Following someone is not a crime. Physically assaulting someone is.

The idea that Zimmerman somehow committed a civil rights violation by thinking Trayvon might be a troublemaker is a seriously problematic idea; the whole point of Neighborhood Watch is to pay attention to unfamiliar faces, especially suspicious-looking ones.

Yesterday, six women in the state of Florida, five of them white, made clear that the inherent value of black life and black personhood is legally indefensible.

The legal sanctioning of George Zimmerman’s murder of Trayvon Martin gives veracity to an argument that Chief Justice Roger B. Taney made in 1857:  A black person has “no rights which a white man is bound to respect.”

No, George Zimmerman is not white. But his assumptions about black men are rooted in the foundational assumptions of white supremacy and his treatment by the justice system have conferred upon him privileges usually reserved for white men. The malleability of white supremacy for non-black bodies says something about the singular power and threat of the black body in this kind of racialized system.
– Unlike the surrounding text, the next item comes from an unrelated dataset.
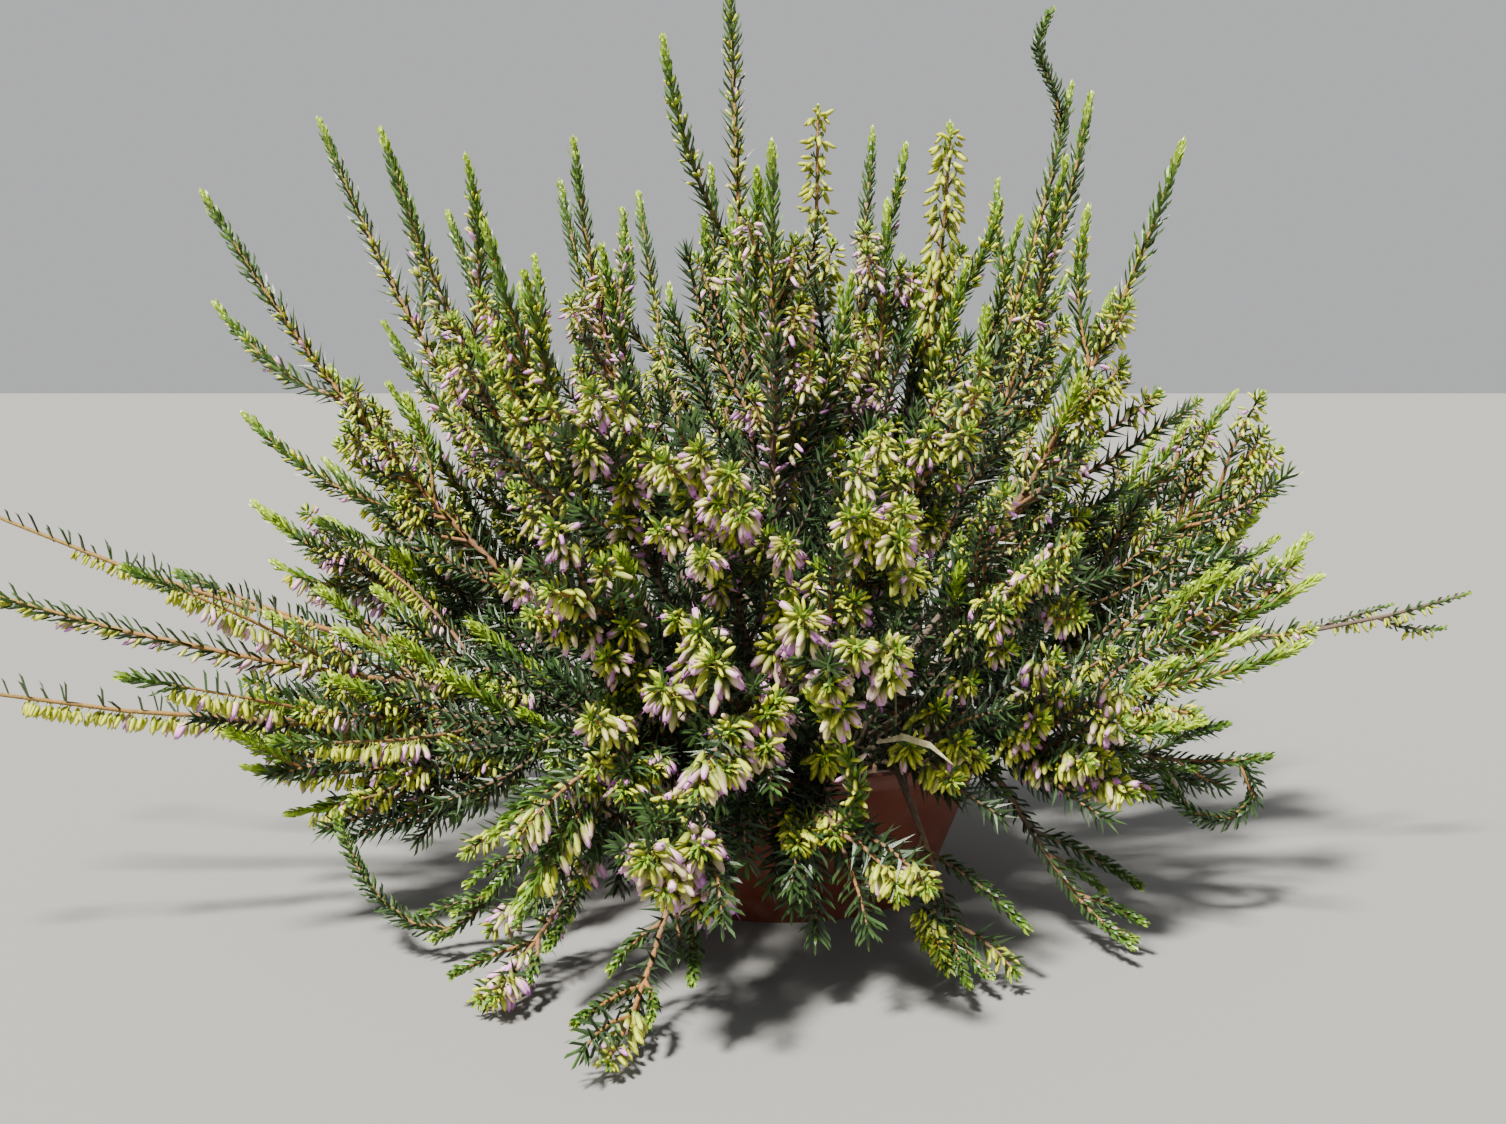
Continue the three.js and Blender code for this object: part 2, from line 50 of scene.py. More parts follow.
RIM_RADIUS = pot_high.x
BASE_RADIUS = 0.051
POT_WALL = 0.0018
POT_FLOOR = 0.0026
LIP_DEPTH = 0.0046
LIP_REACH = 0.0026
LIP_DRAFT = 0.0004
RIM_DRAFT = 0.0002
OUTER_STEP = 0.0006
INNER_STEP = 0.0008
FOOT_RECESS = 0.0012
STANDING_RING_WIDTH = 0.009
CENTRE_PAD_RADIUS = 0.012
DRAIN_RADIUS = 0.0035
DRAIN_CIRCLE_RADIUS = 0.027
DRAIN_HOLES = 6
DRAIN_STEPS = 24
POT_STEPS = 96
EDGE_BEVEL = 0.0005
SHARP_EDGE = math.radians(35)
SAME_SPOT = 1e-6
DUST_TOP = 0.03
DUST_LOW_AND_HIGH_UP = (0.7, 0.15)
CLEAN_AND_DUSTY_ROUGHNESS = (0.48, 0.75)
POT_COLOUR = (0.200, 0.052, 0.028, 1)
POT_DARK = (0.130, 0.028, 0.016, 1)
DUST_COLOUR = (0.300, 0.190, 0.130, 1)


def start_clean():
    bpy.ops.object.select_all(action="DESELECT")


def choose(piece, *others):
    """Selects a piece, with any others, and makes it the active one."""
    start_clean()
    for chosen in (piece, *others):
        chosen.select_set(True)
    bpy.context.view_layer.objects.active = piece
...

Though much of the mainstream media who have covered this case have convinced themselves that race did not play a role in this trial, a black kid is dead because being young, black and male, and wearing a hoodie in the rain is apparently a crime punishable by death.

from Salon

What really alarms me is the idea that our media is focusing on stirring up trouble here – presumably so that more important policy issues (and scandals) are neglected in all the fuss.